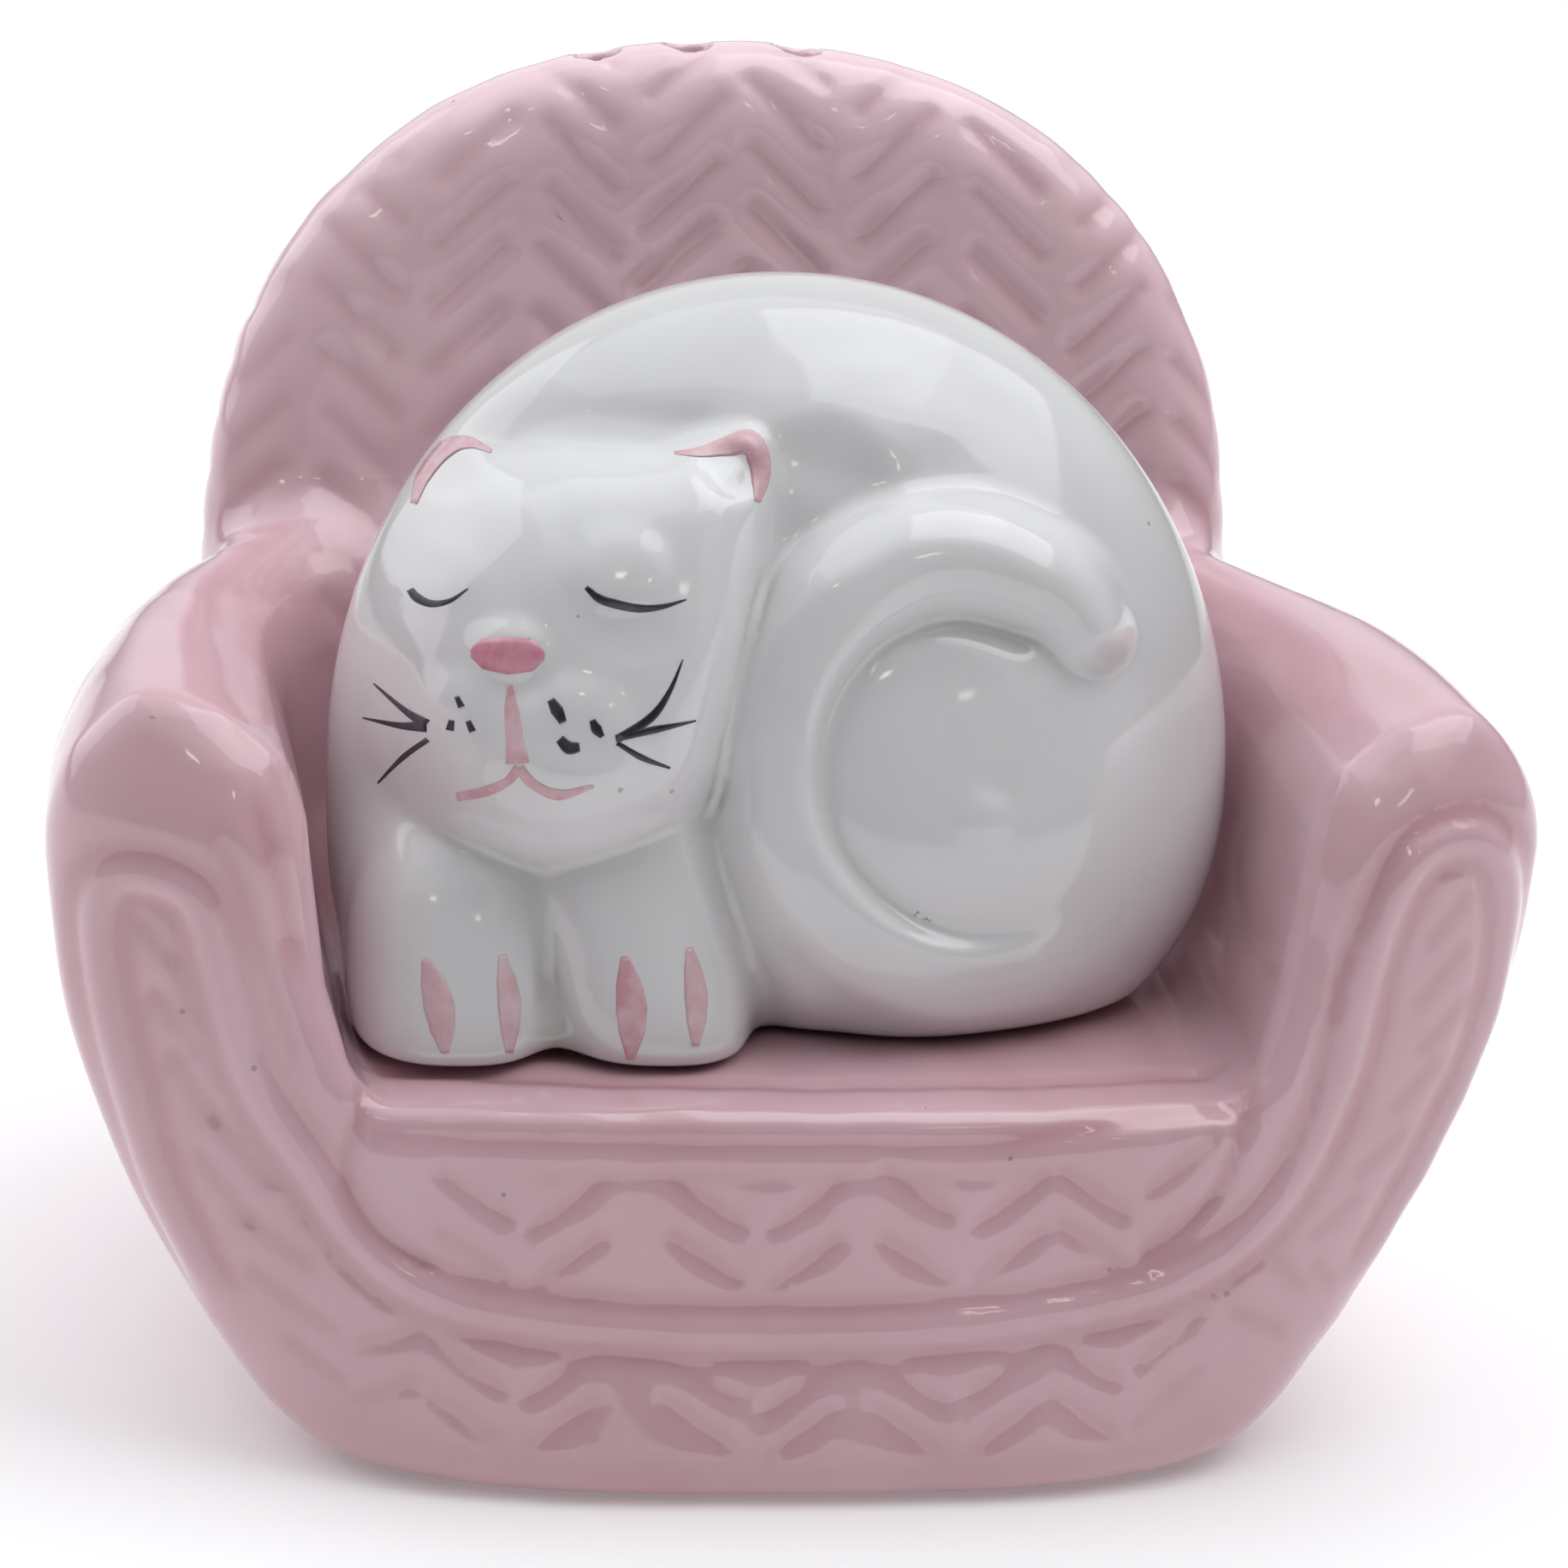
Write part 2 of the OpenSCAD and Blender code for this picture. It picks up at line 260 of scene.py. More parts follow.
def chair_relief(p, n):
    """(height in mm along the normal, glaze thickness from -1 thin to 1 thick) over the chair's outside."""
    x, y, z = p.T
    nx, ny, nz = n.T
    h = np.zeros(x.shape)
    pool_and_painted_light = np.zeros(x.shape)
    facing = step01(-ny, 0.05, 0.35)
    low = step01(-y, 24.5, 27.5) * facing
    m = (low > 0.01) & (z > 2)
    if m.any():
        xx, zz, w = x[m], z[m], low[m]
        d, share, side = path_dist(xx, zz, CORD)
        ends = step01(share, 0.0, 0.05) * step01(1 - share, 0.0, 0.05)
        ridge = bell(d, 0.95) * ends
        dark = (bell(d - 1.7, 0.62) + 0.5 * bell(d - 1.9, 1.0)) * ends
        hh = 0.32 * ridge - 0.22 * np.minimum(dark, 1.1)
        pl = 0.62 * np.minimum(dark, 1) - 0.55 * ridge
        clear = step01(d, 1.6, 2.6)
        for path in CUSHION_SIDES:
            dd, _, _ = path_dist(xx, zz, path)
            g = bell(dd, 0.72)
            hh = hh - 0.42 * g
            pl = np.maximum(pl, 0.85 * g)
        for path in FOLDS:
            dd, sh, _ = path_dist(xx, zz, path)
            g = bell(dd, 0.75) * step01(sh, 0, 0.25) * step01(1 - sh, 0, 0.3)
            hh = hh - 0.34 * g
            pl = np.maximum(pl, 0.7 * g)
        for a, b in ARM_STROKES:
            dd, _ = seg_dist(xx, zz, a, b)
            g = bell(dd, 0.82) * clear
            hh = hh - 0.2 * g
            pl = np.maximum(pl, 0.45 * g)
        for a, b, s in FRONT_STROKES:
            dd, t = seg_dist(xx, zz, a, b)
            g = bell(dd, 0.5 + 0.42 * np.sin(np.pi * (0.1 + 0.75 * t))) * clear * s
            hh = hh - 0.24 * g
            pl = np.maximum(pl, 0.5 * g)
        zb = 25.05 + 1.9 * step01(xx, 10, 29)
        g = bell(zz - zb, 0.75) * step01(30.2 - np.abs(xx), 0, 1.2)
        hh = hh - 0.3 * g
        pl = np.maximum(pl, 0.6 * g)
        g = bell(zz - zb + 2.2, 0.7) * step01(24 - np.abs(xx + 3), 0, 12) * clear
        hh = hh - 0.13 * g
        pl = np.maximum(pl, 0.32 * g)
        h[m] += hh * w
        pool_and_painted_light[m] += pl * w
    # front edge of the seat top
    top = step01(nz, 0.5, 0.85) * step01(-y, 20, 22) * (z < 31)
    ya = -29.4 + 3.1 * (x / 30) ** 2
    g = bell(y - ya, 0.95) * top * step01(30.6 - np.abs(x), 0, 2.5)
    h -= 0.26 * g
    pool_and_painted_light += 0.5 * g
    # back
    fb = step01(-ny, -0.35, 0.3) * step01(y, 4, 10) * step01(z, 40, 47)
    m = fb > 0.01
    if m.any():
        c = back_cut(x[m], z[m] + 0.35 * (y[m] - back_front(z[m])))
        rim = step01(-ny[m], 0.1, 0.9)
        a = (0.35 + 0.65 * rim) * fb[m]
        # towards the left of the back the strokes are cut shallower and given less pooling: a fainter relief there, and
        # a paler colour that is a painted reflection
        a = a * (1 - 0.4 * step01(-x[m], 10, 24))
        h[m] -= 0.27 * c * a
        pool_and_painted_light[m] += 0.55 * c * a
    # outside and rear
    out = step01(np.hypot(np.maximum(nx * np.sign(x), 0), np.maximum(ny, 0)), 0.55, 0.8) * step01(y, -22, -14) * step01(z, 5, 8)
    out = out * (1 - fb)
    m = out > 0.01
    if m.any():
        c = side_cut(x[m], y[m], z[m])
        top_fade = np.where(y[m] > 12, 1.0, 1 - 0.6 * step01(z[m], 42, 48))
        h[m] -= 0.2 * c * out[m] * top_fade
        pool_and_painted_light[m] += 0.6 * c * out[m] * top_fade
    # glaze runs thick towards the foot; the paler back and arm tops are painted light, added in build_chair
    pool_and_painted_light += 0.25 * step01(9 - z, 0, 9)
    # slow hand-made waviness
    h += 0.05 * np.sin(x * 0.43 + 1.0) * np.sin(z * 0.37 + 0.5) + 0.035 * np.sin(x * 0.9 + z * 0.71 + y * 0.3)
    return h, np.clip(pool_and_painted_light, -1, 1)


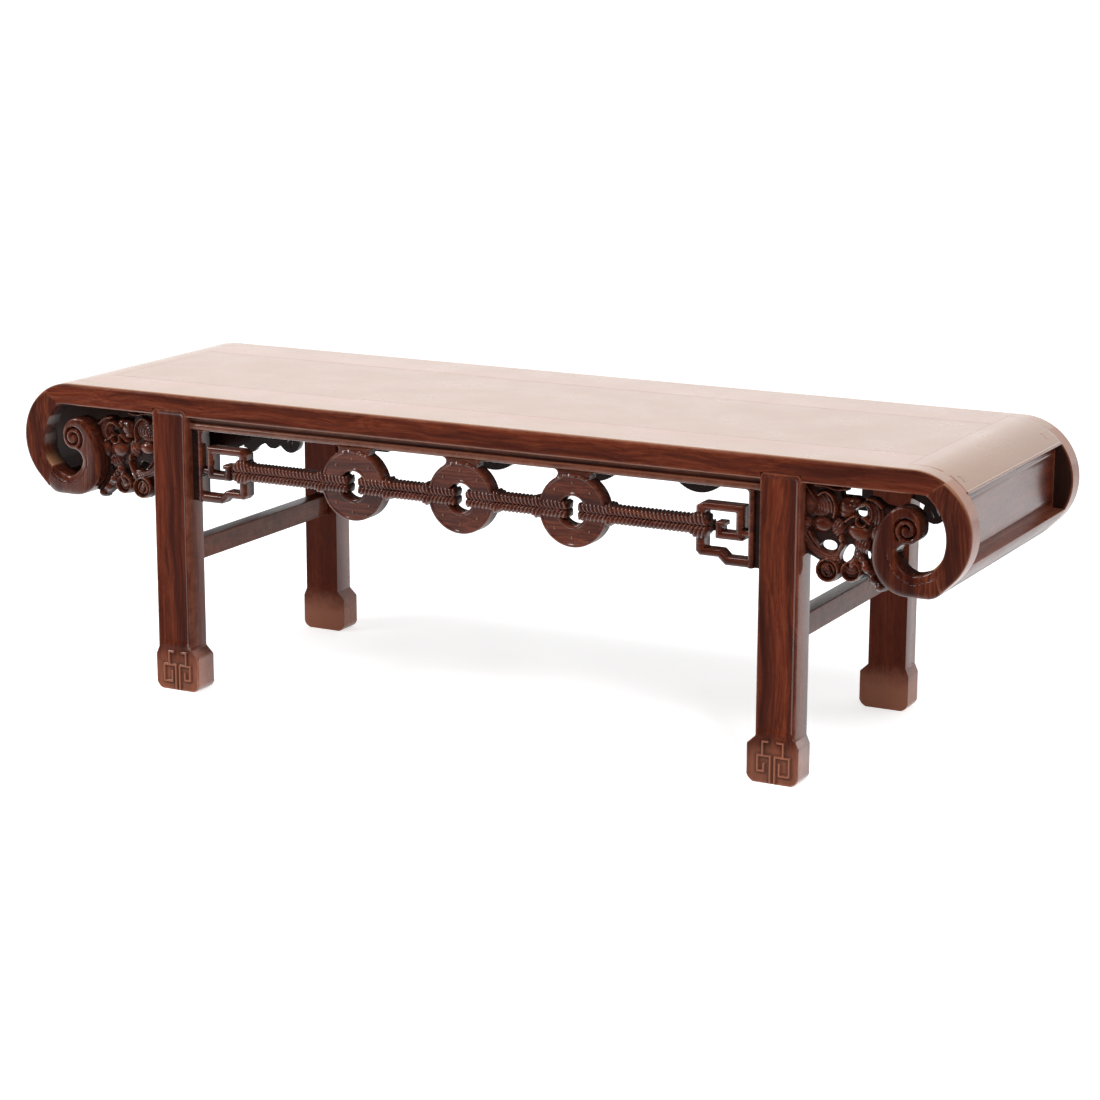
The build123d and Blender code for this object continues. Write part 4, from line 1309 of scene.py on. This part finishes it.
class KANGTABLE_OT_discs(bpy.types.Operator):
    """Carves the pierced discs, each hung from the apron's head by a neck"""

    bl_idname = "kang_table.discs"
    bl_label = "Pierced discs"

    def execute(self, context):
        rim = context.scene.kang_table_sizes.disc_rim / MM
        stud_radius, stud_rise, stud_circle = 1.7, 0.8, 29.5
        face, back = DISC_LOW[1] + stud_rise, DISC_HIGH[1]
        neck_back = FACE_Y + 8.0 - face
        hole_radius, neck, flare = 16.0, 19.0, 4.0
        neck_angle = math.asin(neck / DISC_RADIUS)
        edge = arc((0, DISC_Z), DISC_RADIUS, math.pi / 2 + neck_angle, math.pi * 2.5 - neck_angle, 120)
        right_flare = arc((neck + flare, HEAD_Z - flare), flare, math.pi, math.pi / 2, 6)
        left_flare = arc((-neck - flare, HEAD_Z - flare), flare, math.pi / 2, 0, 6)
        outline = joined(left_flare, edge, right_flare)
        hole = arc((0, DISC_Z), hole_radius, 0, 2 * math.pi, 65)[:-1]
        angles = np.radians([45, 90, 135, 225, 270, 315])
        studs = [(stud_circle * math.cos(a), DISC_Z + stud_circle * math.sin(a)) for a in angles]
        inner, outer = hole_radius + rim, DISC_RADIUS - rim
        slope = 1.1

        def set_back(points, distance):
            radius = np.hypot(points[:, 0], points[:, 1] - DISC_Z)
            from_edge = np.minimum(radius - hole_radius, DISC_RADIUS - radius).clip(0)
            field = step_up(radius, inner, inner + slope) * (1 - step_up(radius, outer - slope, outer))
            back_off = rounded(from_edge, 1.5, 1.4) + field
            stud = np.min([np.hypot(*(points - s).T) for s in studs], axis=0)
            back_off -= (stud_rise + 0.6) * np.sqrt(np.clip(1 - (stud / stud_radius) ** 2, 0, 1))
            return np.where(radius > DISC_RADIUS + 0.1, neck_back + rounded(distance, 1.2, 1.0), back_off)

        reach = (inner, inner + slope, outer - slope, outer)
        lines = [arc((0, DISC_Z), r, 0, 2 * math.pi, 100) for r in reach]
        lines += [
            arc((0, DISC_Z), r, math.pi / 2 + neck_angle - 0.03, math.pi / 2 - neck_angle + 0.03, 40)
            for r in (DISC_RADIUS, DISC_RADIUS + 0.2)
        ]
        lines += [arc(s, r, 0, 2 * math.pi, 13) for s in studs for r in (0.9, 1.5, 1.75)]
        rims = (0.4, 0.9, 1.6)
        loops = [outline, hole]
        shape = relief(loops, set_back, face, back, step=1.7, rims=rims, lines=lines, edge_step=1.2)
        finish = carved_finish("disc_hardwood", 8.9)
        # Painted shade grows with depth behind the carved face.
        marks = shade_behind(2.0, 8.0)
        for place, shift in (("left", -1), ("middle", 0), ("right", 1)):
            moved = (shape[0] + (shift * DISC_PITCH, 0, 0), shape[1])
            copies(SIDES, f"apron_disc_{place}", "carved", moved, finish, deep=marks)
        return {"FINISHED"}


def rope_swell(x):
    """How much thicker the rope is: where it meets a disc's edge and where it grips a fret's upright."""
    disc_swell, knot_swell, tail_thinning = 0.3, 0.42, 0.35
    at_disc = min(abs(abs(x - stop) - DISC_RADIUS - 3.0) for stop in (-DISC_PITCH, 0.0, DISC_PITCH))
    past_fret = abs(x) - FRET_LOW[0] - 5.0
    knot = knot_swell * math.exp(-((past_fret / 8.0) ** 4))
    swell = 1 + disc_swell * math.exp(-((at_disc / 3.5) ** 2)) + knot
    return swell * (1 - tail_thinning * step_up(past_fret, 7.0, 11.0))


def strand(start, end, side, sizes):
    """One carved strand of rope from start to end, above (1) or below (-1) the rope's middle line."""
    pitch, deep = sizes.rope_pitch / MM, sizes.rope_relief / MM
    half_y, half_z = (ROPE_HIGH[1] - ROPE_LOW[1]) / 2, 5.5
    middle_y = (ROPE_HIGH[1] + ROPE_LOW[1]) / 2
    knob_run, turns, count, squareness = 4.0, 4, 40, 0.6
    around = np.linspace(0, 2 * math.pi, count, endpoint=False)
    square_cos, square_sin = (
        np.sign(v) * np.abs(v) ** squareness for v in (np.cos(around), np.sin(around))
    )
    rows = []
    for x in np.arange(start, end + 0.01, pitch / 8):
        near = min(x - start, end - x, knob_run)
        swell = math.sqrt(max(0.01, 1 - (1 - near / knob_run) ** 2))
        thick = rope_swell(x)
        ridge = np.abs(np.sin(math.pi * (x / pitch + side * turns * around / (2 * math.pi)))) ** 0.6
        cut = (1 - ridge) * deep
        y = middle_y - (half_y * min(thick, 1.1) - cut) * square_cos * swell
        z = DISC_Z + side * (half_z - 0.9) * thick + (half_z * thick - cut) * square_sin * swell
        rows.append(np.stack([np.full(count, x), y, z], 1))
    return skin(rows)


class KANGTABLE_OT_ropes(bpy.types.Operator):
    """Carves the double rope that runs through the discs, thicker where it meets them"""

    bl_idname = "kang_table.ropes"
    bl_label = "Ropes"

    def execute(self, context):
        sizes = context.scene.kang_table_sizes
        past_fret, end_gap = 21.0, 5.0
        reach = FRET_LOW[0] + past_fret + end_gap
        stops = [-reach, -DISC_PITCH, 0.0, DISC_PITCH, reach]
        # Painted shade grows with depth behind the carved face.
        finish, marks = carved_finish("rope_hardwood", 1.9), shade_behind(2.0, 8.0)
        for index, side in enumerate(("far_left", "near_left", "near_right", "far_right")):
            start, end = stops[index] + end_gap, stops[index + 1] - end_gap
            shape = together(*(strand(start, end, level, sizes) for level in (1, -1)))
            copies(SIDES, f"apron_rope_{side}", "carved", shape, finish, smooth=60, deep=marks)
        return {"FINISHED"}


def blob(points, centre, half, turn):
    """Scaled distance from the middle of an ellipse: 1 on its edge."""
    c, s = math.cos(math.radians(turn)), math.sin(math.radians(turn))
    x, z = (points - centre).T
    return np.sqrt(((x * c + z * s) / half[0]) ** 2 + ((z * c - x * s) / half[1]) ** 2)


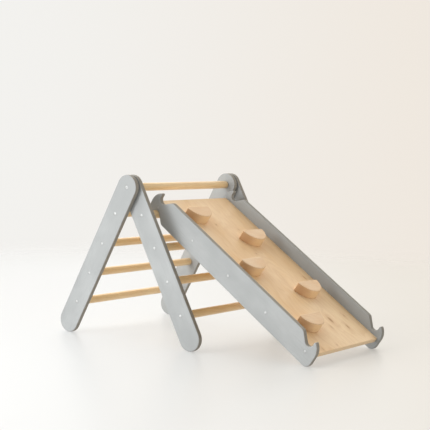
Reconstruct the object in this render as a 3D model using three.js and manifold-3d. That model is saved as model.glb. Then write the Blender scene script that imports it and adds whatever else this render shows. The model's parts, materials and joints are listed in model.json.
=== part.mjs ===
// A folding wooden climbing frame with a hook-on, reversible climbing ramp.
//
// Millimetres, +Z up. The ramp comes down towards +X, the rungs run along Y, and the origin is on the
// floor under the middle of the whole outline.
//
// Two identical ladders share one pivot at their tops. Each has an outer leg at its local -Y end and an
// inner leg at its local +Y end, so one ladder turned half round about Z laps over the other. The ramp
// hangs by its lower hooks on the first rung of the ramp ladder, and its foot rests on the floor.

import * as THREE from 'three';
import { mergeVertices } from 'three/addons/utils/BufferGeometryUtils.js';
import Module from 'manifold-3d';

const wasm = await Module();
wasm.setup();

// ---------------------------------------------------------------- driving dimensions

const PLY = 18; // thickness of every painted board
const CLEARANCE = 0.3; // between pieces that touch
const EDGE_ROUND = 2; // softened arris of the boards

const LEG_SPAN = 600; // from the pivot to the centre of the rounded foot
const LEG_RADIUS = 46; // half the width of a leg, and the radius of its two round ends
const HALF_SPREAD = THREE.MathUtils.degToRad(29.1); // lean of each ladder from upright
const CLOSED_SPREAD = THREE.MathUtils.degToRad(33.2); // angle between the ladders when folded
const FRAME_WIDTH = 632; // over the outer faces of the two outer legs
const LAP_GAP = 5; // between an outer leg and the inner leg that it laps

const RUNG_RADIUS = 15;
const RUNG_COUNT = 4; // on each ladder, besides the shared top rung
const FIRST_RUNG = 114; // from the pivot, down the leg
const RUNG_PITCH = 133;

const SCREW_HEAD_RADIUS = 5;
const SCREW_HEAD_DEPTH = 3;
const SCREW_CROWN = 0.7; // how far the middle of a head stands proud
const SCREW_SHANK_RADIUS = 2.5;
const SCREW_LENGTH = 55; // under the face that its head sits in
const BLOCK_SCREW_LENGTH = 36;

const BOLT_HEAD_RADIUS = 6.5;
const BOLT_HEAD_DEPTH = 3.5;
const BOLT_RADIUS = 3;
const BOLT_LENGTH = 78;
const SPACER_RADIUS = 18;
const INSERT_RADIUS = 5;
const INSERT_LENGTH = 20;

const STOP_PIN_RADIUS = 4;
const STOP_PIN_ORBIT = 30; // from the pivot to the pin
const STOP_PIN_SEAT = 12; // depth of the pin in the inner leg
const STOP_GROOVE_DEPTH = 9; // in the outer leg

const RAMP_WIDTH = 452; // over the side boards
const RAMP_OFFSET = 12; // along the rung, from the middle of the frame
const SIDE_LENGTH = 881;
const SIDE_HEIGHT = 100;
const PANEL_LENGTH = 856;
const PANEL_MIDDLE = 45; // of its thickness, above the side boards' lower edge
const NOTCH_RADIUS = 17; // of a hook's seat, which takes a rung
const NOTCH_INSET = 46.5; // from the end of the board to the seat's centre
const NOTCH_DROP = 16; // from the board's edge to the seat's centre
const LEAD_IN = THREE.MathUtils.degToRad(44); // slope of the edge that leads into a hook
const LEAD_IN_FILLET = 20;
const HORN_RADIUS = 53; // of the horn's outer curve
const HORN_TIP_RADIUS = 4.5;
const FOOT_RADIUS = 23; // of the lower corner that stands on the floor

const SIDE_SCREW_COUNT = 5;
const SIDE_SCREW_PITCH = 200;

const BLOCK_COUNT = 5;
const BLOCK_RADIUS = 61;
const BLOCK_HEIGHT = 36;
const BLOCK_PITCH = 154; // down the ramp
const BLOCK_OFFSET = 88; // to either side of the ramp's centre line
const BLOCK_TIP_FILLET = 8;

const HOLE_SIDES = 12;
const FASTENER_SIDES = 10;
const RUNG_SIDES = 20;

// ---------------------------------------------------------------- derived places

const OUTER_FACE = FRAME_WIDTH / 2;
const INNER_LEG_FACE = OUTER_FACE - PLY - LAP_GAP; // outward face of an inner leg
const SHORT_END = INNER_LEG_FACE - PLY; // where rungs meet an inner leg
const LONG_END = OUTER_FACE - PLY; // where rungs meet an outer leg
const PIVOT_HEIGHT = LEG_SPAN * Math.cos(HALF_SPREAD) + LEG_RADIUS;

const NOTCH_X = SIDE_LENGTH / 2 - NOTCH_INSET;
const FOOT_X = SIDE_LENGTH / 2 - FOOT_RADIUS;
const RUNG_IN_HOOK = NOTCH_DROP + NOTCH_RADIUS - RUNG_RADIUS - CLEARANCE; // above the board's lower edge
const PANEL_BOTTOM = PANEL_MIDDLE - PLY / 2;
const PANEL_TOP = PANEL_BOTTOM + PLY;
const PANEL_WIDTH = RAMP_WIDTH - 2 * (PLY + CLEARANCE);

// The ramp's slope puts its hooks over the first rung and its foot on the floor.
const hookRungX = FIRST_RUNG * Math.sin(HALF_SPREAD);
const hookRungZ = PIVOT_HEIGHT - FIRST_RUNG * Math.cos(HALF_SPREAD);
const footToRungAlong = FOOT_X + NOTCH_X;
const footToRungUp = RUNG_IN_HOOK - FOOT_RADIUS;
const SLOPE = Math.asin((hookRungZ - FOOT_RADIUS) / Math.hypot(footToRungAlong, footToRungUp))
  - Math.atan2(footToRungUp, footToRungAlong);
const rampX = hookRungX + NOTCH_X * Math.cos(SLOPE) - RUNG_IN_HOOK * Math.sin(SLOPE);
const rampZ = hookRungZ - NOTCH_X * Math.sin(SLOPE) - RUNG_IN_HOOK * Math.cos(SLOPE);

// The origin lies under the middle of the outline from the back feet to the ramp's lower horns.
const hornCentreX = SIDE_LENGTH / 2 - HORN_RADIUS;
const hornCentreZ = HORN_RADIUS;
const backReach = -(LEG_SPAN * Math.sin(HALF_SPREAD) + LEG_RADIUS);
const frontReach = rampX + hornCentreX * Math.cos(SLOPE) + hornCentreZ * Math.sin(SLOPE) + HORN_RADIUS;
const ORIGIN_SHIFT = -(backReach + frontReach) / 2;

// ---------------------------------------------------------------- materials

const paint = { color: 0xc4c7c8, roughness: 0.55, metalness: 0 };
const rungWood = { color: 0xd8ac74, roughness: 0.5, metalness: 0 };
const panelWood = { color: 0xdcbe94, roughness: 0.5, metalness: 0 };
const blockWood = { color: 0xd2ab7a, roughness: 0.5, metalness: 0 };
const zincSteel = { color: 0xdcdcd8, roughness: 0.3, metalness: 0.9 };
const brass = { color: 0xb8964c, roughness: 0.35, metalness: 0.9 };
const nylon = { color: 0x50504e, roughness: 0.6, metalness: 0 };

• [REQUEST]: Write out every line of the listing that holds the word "manifold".

• [RESULT FOR THIS EXERCISE]:
Reconstruct the object in this render as a 3D model using three.js and manifold-3d. That model is saved as model.glb. Then write the Blender scene script that imports it and adds whatever else this render shows. The model's parts, materials and joints are listed in model.json.
import Module from 'manifold-3d';